Take the material and output all of it exactly.

::::::::::

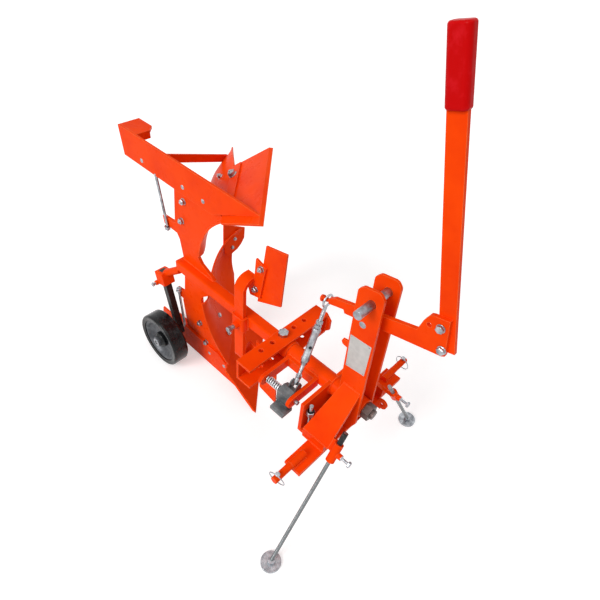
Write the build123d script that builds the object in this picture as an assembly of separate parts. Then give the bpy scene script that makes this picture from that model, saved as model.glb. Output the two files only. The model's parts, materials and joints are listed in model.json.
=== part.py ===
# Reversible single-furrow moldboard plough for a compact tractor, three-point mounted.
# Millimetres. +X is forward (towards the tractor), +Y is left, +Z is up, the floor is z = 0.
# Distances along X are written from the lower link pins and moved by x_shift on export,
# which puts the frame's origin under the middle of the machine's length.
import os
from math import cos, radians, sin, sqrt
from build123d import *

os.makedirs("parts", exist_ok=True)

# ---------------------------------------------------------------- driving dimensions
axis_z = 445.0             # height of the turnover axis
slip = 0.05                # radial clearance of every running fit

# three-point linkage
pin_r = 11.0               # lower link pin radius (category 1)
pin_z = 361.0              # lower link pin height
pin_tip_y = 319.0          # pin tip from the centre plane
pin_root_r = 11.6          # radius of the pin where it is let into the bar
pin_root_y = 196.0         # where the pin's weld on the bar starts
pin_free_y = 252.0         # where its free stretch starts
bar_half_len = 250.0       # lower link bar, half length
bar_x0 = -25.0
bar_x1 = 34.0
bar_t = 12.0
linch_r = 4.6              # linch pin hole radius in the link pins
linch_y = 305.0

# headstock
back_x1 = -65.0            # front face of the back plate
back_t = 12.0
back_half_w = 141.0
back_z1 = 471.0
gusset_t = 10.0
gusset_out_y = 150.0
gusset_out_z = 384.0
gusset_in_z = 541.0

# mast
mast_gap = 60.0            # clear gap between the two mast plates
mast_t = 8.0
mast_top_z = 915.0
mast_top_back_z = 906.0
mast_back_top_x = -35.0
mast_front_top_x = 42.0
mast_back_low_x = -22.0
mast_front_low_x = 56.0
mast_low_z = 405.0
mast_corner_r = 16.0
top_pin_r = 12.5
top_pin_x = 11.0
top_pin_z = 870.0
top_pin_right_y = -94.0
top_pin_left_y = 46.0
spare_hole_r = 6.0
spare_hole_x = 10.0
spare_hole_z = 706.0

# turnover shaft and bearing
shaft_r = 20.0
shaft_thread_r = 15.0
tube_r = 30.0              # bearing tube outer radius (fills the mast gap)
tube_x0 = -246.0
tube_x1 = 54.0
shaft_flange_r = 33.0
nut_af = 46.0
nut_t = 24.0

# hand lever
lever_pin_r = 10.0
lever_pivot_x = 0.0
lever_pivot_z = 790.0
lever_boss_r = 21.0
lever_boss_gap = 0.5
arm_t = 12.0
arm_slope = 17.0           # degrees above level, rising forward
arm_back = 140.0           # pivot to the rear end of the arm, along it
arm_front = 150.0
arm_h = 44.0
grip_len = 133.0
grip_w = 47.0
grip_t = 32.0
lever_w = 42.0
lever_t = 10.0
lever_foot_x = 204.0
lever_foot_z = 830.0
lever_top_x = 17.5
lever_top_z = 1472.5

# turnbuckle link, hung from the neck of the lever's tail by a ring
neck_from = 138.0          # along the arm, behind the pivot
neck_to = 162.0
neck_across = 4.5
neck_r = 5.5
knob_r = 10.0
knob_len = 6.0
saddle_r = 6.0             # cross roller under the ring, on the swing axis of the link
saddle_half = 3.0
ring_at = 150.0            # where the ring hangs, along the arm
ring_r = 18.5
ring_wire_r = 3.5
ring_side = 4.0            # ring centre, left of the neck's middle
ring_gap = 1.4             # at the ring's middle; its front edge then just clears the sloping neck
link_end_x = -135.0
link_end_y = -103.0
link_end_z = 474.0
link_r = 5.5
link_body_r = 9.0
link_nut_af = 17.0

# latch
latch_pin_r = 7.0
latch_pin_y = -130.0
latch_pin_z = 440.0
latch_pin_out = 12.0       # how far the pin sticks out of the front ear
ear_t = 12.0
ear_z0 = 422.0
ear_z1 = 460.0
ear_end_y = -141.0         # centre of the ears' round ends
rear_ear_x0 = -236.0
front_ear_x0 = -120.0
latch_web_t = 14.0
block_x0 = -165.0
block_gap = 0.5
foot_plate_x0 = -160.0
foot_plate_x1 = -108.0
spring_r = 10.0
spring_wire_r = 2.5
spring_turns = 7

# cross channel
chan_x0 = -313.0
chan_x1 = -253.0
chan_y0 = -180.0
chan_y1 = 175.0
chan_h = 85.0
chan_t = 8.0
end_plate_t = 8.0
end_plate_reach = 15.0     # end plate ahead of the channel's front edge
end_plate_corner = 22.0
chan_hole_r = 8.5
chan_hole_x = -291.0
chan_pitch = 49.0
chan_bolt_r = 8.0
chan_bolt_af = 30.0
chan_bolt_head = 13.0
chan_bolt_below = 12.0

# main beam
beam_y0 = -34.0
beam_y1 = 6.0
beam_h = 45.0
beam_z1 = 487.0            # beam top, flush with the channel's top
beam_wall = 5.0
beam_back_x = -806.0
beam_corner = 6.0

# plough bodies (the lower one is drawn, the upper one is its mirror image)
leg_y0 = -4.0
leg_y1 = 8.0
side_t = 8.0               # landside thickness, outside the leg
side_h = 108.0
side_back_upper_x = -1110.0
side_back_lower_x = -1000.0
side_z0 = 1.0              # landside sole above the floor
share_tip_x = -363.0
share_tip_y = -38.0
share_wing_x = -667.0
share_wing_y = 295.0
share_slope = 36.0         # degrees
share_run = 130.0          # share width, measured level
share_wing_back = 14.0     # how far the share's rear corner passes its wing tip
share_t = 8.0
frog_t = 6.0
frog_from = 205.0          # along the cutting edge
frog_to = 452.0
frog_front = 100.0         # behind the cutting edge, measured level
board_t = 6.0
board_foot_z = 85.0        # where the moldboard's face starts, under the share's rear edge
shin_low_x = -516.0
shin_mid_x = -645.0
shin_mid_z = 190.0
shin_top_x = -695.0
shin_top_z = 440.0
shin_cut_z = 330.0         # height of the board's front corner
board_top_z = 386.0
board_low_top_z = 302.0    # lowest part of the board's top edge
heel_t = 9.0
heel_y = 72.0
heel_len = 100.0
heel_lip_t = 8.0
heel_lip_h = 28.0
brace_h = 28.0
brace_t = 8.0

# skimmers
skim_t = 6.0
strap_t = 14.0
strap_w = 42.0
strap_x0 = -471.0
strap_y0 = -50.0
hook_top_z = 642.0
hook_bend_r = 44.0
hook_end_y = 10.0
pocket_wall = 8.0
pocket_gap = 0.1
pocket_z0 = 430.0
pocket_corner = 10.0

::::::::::

Output of the task:
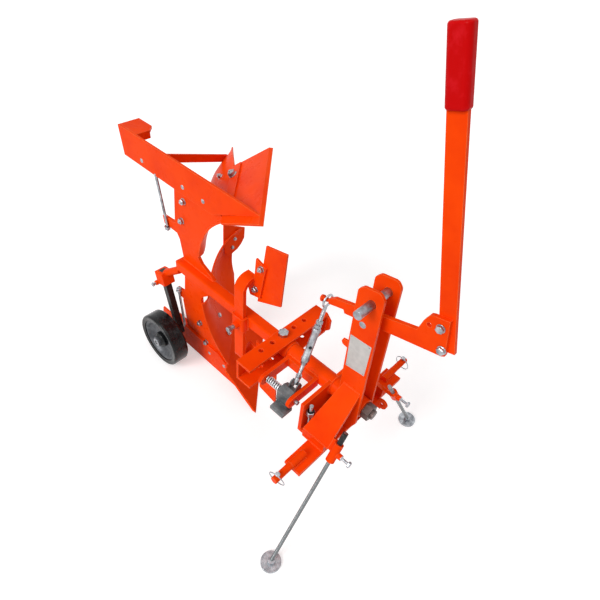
Write the build123d script that builds the object in this picture as an assembly of separate parts. Then give the bpy scene script that makes this picture from that model, saved as model.glb. Output the two files only. The model's parts, materials and joints are listed in model.json.
=== part.py ===
# Reversible single-furrow moldboard plough for a compact tractor, three-point mounted.
# Millimetres. +X is forward (towards the tractor), +Y is left, +Z is up, the floor is z = 0.
# Distances along X are written from the lower link pins and moved by x_shift on export,
# which puts the frame's origin under the middle of the machine's length.
import os
from math import cos, radians, sin, sqrt
from build123d import *

os.makedirs("parts", exist_ok=True)

# ---------------------------------------------------------------- driving dimensions
axis_z = 445.0             # height of the turnover axis
slip = 0.05                # radial clearance of every running fit

# three-point linkage
pin_r = 11.0               # lower link pin radius (category 1)
pin_z = 361.0              # lower link pin height
pin_tip_y = 319.0          # pin tip from the centre plane
pin_root_r = 11.6          # radius of the pin where it is let into the bar
pin_root_y = 196.0         # where the pin's weld on the bar starts
pin_free_y = 252.0         # where its free stretch starts
bar_half_len = 250.0       # lower link bar, half length
bar_x0 = -25.0
bar_x1 = 34.0
bar_t = 12.0
linch_r = 4.6              # linch pin hole radius in the link pins
linch_y = 305.0

# headstock
back_x1 = -65.0            # front face of the back plate
back_t = 12.0
back_half_w = 141.0
back_z1 = 471.0
gusset_t = 10.0
gusset_out_y = 150.0
gusset_out_z = 384.0
gusset_in_z = 541.0

# mast
mast_gap = 60.0            # clear gap between the two mast plates
mast_t = 8.0
mast_top_z = 915.0
mast_top_back_z = 906.0
mast_back_top_x = -35.0
mast_front_top_x = 42.0
mast_back_low_x = -22.0
mast_front_low_x = 56.0
mast_low_z = 405.0
mast_corner_r = 16.0
top_pin_r = 12.5
top_pin_x = 11.0
top_pin_z = 870.0
top_pin_right_y = -94.0
top_pin_left_y = 46.0
spare_hole_r = 6.0
spare_hole_x = 10.0
spare_hole_z = 706.0

# turnover shaft and bearing
shaft_r = 20.0
shaft_thread_r = 15.0
tube_r = 30.0              # bearing tube outer radius (fills the mast gap)
tube_x0 = -246.0
tube_x1 = 54.0
shaft_flange_r = 33.0
nut_af = 46.0
nut_t = 24.0

# hand lever
lever_pin_r = 10.0
lever_pivot_x = 0.0
lever_pivot_z = 790.0
lever_boss_r = 21.0
lever_boss_gap = 0.5
arm_t = 12.0
arm_slope = 17.0           # degrees above level, rising forward
arm_back = 140.0           # pivot to the rear end of the arm, along it
arm_front = 150.0
arm_h = 44.0
grip_len = 133.0
grip_w = 47.0
grip_t = 32.0
lever_w = 42.0
lever_t = 10.0
lever_foot_x = 204.0
lever_foot_z = 830.0
lever_top_x = 17.5
lever_top_z = 1472.5

# turnbuckle link, hung from the neck of the lever's tail by a ring
neck_from = 138.0          # along the arm, behind the pivot
neck_to = 162.0
neck_across = 4.5
neck_r = 5.5
knob_r = 10.0
knob_len = 6.0
saddle_r = 6.0             # cross roller under the ring, on the swing axis of the link
saddle_half = 3.0
ring_at = 150.0            # where the ring hangs, along the arm
ring_r = 18.5
ring_wire_r = 3.5
ring_side = 4.0            # ring centre, left of the neck's middle
ring_gap = 1.4             # at the ring's middle; its front edge then just clears the sloping neck
link_end_x = -135.0
link_end_y = -103.0
link_end_z = 474.0
link_r = 5.5
link_body_r = 9.0
link_nut_af = 17.0

# latch
latch_pin_r = 7.0
latch_pin_y = -130.0
latch_pin_z = 440.0
latch_pin_out = 12.0       # how far the pin sticks out of the front ear
ear_t = 12.0
ear_z0 = 422.0
ear_z1 = 460.0
ear_end_y = -141.0         # centre of the ears' round ends
rear_ear_x0 = -236.0
front_ear_x0 = -120.0
latch_web_t = 14.0
block_x0 = -165.0
block_gap = 0.5
foot_plate_x0 = -160.0
foot_plate_x1 = -108.0
spring_r = 10.0
spring_wire_r = 2.5
spring_turns = 7

# cross channel
chan_x0 = -313.0
chan_x1 = -253.0
chan_y0 = -180.0
chan_y1 = 175.0
chan_h = 85.0
chan_t = 8.0
end_plate_t = 8.0
end_plate_reach = 15.0     # end plate ahead of the channel's front edge
end_plate_corner = 22.0
chan_hole_r = 8.5
chan_hole_x = -291.0
chan_pitch = 49.0
chan_bolt_r = 8.0
chan_bolt_af = 30.0
chan_bolt_head = 13.0
chan_bolt_below = 12.0

# main beam
beam_y0 = -34.0
beam_y1 = 6.0
beam_h = 45.0
beam_z1 = 487.0            # beam top, flush with the channel's top
beam_wall = 5.0
beam_back_x = -806.0
beam_corner = 6.0

# plough bodies (the lower one is drawn, the upper one is its mirror image)
leg_y0 = -4.0
leg_y1 = 8.0
side_t = 8.0               # landside thickness, outside the leg
side_h = 108.0
side_back_upper_x = -1110.0
side_back_lower_x = -1000.0
side_z0 = 1.0              # landside sole above the floor
share_tip_x = -363.0
share_tip_y = -38.0
share_wing_x = -667.0
share_wing_y = 295.0
share_slope = 36.0         # degrees
share_run = 130.0          # share width, measured level
share_wing_back = 14.0     # how far the share's rear corner passes its wing tip
share_t = 8.0
frog_t = 6.0
frog_from = 205.0          # along the cutting edge
frog_to = 452.0
frog_front = 100.0         # behind the cutting edge, measured level
board_t = 6.0
board_foot_z = 85.0        # where the moldboard's face starts, under the share's rear edge
shin_low_x = -516.0
shin_mid_x = -645.0
shin_mid_z = 190.0
shin_top_x = -695.0
shin_top_z = 440.0
shin_cut_z = 330.0         # height of the board's front corner
board_top_z = 386.0
board_low_top_z = 302.0    # lowest part of the board's top edge
heel_t = 9.0
heel_y = 72.0
heel_len = 100.0
heel_lip_t = 8.0
heel_lip_h = 28.0
brace_h = 28.0
brace_t = 8.0

# skimmers
skim_t = 6.0
strap_t = 14.0
strap_w = 42.0
strap_x0 = -471.0
strap_y0 = -50.0
hook_top_z = 642.0
hook_bend_r = 44.0
hook_end_y = 10.0
pocket_wall = 8.0
pocket_gap = 0.1
pocket_z0 = 430.0
pocket_corner = 10.0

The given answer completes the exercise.